- EXERCISE AIM
Here are some records. Copy each one exactly.

- RECORD LIST

────────

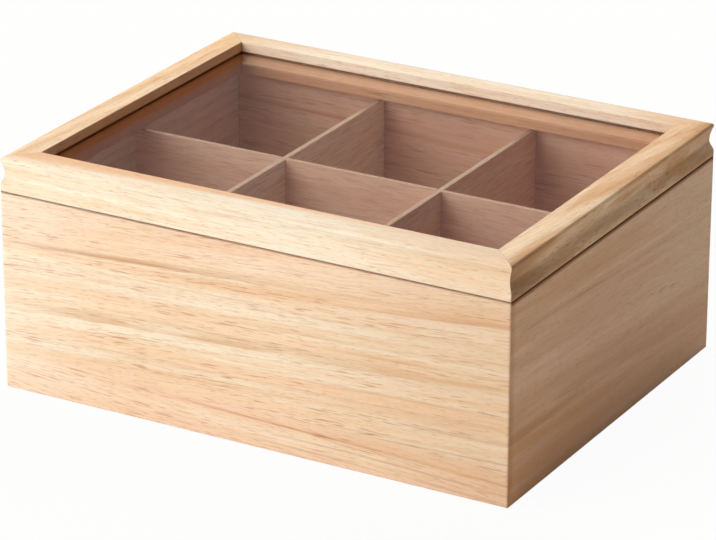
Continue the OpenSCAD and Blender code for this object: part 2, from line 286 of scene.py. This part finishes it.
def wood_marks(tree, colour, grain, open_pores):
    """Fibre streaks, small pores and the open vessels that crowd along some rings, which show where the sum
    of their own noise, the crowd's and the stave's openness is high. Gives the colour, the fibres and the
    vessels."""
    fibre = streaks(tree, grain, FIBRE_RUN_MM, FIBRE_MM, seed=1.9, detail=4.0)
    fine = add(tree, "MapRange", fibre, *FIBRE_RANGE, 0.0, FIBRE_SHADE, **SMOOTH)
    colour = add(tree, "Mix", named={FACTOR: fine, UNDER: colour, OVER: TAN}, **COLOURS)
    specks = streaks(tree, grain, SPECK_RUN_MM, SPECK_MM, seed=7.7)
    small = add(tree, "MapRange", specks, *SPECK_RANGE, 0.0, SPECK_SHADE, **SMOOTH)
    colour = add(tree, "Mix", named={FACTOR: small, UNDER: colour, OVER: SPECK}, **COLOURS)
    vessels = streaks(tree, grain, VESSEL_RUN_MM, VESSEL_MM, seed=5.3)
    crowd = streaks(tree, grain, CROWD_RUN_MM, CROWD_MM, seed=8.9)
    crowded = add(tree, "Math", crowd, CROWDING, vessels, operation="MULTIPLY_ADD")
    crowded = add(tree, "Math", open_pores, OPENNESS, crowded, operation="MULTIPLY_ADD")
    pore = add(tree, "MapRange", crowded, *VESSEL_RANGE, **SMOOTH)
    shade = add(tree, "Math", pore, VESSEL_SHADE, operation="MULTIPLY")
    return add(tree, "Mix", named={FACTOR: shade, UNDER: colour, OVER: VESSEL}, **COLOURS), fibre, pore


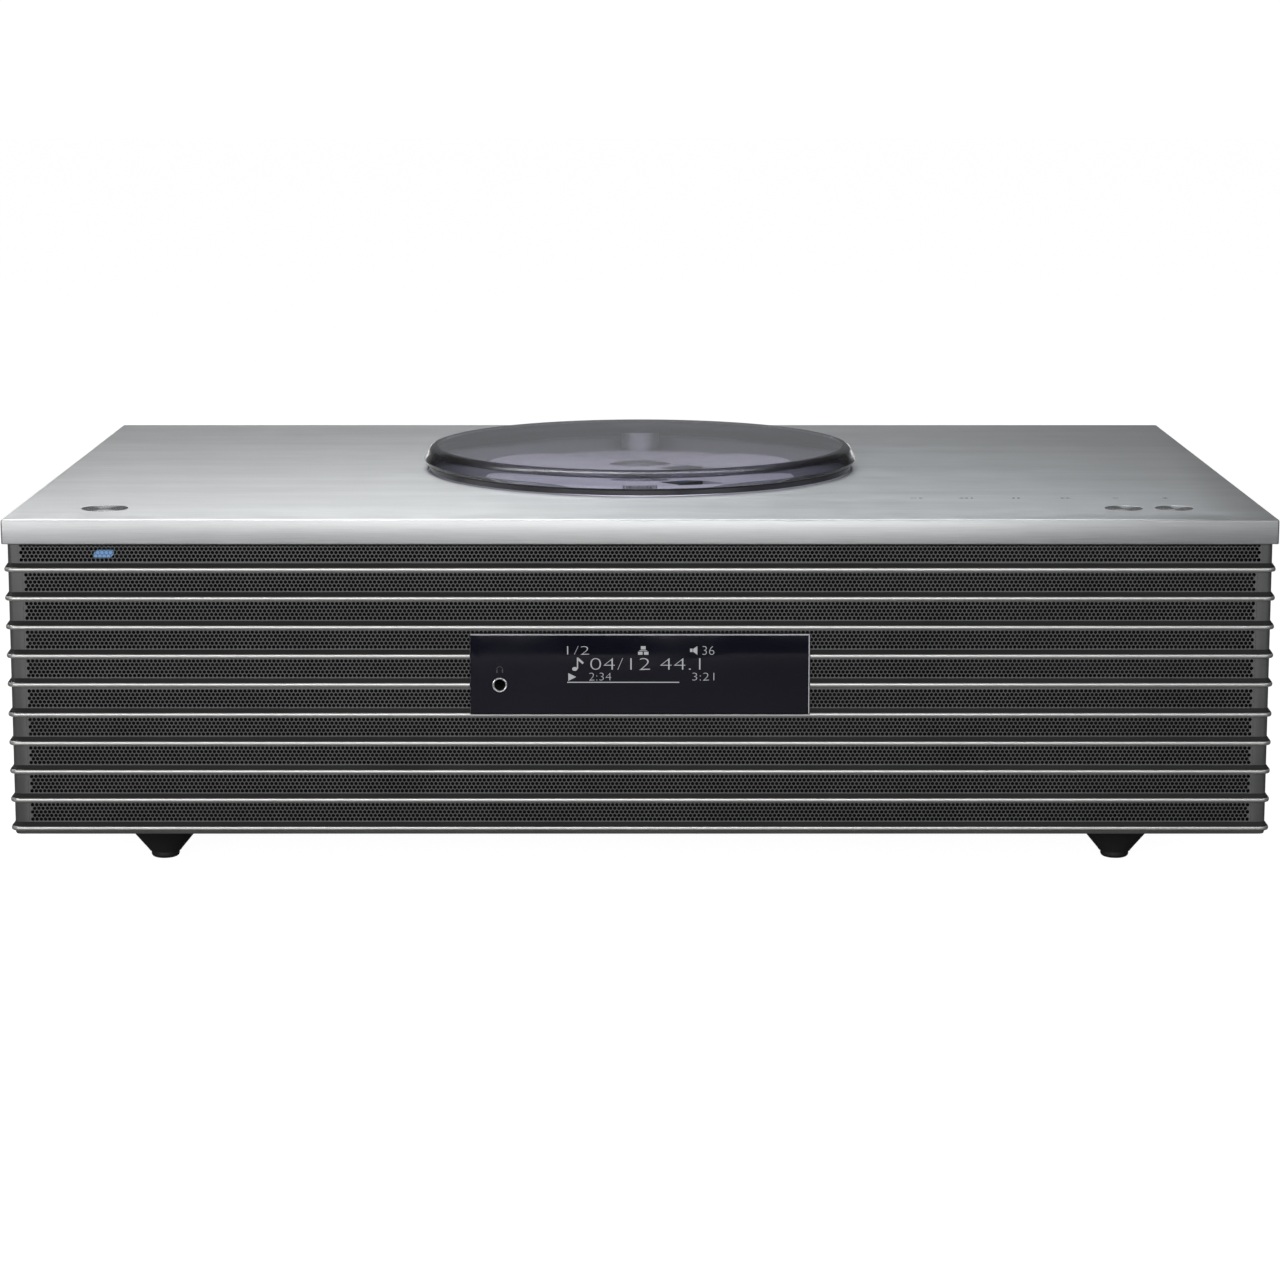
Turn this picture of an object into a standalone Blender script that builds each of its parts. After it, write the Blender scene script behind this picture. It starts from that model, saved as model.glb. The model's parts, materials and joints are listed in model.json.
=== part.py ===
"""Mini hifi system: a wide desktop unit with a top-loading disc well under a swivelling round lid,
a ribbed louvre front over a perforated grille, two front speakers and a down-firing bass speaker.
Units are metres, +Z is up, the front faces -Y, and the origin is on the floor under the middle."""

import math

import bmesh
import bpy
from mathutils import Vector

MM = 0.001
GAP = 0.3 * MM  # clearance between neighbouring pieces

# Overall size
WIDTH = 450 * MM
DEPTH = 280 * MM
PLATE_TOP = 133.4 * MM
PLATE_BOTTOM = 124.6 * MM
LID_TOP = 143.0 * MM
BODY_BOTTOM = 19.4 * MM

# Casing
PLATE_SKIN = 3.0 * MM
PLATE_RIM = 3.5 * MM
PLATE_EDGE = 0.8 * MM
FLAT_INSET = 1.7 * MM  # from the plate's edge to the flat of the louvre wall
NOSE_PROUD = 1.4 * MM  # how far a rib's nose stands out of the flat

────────

- ANSWER TO THIS PROBLEM
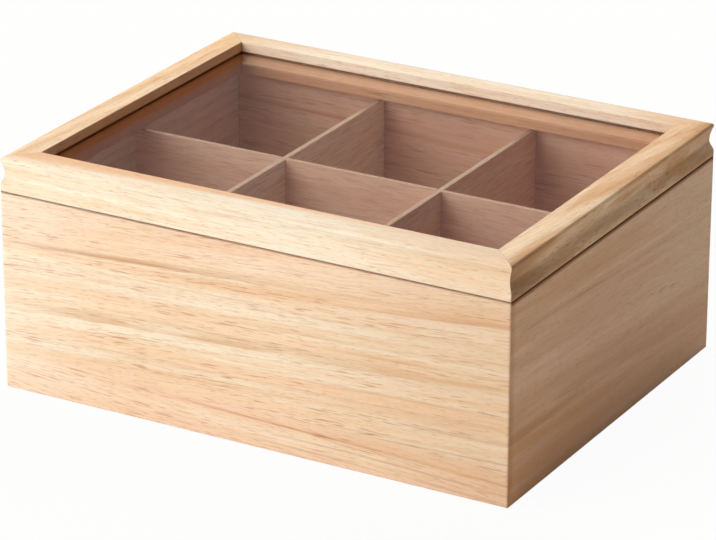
Continue the OpenSCAD and Blender code for this object: part 2, from line 286 of scene.py. This part finishes it.
def wood_marks(tree, colour, grain, open_pores):
    """Fibre streaks, small pores and the open vessels that crowd along some rings, which show where the sum
    of their own noise, the crowd's and the stave's openness is high. Gives the colour, the fibres and the
    vessels."""
    fibre = streaks(tree, grain, FIBRE_RUN_MM, FIBRE_MM, seed=1.9, detail=4.0)
    fine = add(tree, "MapRange", fibre, *FIBRE_RANGE, 0.0, FIBRE_SHADE, **SMOOTH)
    colour = add(tree, "Mix", named={FACTOR: fine, UNDER: colour, OVER: TAN}, **COLOURS)
    specks = streaks(tree, grain, SPECK_RUN_MM, SPECK_MM, seed=7.7)
    small = add(tree, "MapRange", specks, *SPECK_RANGE, 0.0, SPECK_SHADE, **SMOOTH)
    colour = add(tree, "Mix", named={FACTOR: small, UNDER: colour, OVER: SPECK}, **COLOURS)
    vessels = streaks(tree, grain, VESSEL_RUN_MM, VESSEL_MM, seed=5.3)
    crowd = streaks(tree, grain, CROWD_RUN_MM, CROWD_MM, seed=8.9)
    crowded = add(tree, "Math", crowd, CROWDING, vessels, operation="MULTIPLY_ADD")
    crowded = add(tree, "Math", open_pores, OPENNESS, crowded, operation="MULTIPLY_ADD")
    pore = add(tree, "MapRange", crowded, *VESSEL_RANGE, **SMOOTH)
    shade = add(tree, "Math", pore, VESSEL_SHADE, operation="MULTIPLY")
    return add(tree, "Mix", named={FACTOR: shade, UNDER: colour, OVER: VESSEL}, **COLOURS), fibre, pore


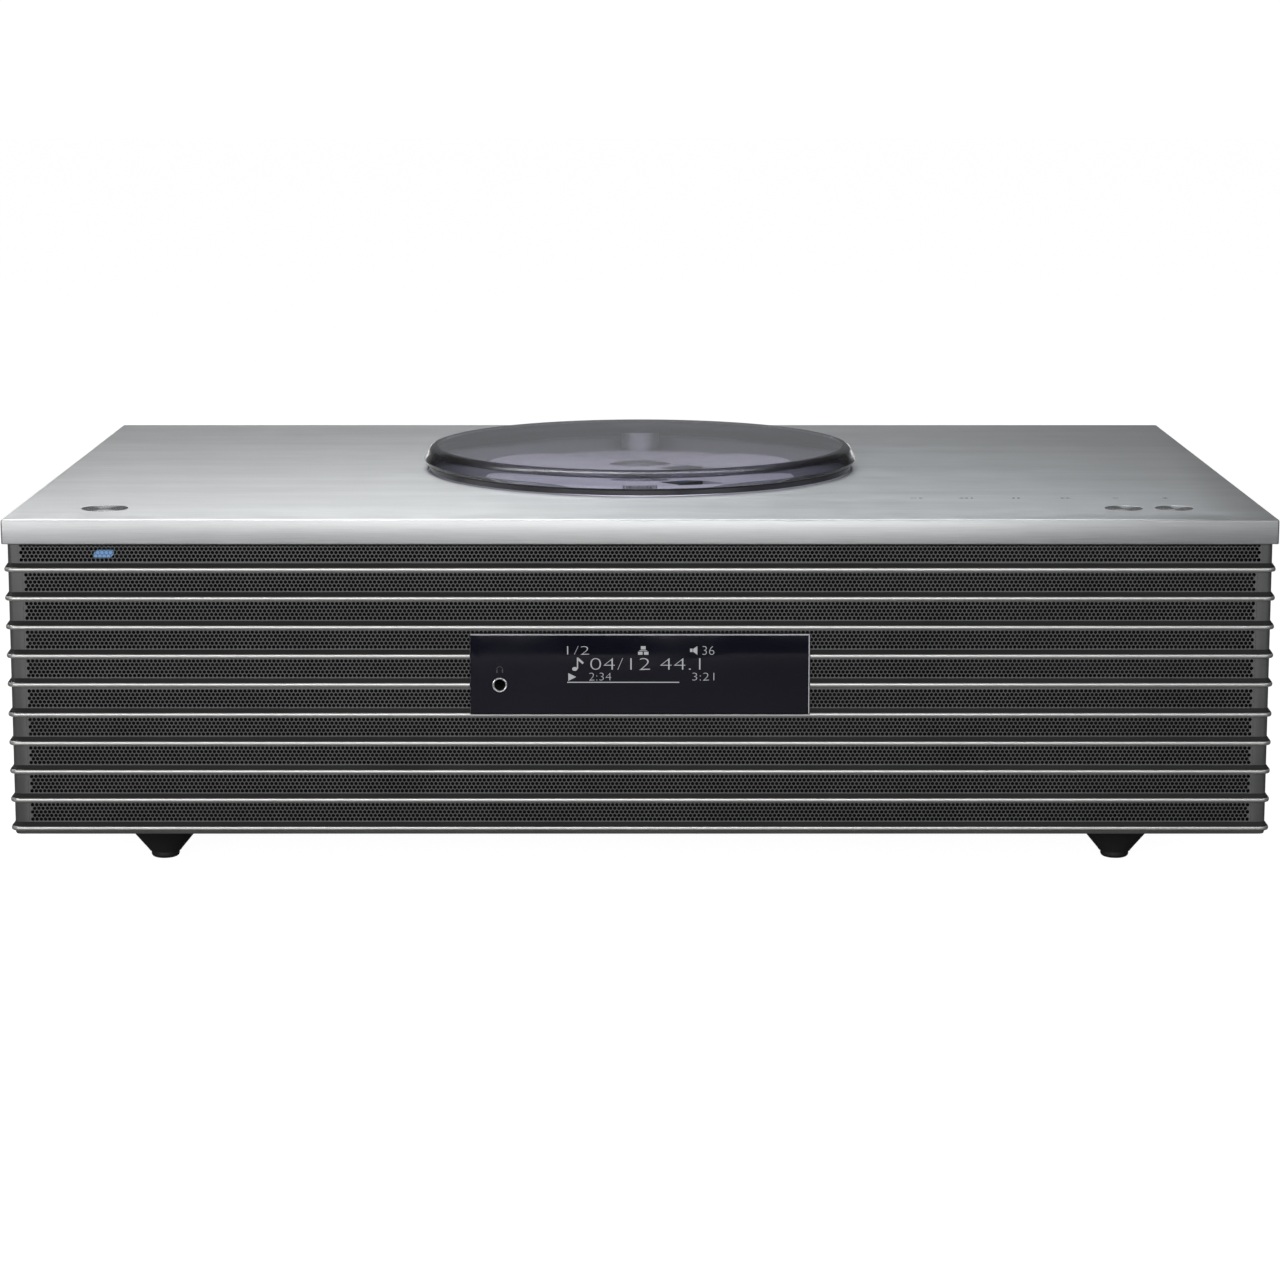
Turn this picture of an object into a standalone Blender script that builds each of its parts. After it, write the Blender scene script behind this picture. It starts from that model, saved as model.glb. The model's parts, materials and joints are listed in model.json.
=== part.py ===
"""Mini hifi system: a wide desktop unit with a top-loading disc well under a swivelling round lid,
a ribbed louvre front over a perforated grille, two front speakers and a down-firing bass speaker.
Units are metres, +Z is up, the front faces -Y, and the origin is on the floor under the middle."""

import math

import bmesh
import bpy
from mathutils import Vector

MM = 0.001
GAP = 0.3 * MM  # clearance between neighbouring pieces

# Overall size
WIDTH = 450 * MM
DEPTH = 280 * MM
PLATE_TOP = 133.4 * MM
PLATE_BOTTOM = 124.6 * MM
LID_TOP = 143.0 * MM
BODY_BOTTOM = 19.4 * MM

# Casing
PLATE_SKIN = 3.0 * MM
PLATE_RIM = 3.5 * MM
PLATE_EDGE = 0.8 * MM
FLAT_INSET = 1.7 * MM  # from the plate's edge to the flat of the louvre wall
NOSE_PROUD = 1.4 * MM  # how far a rib's nose stands out of the flat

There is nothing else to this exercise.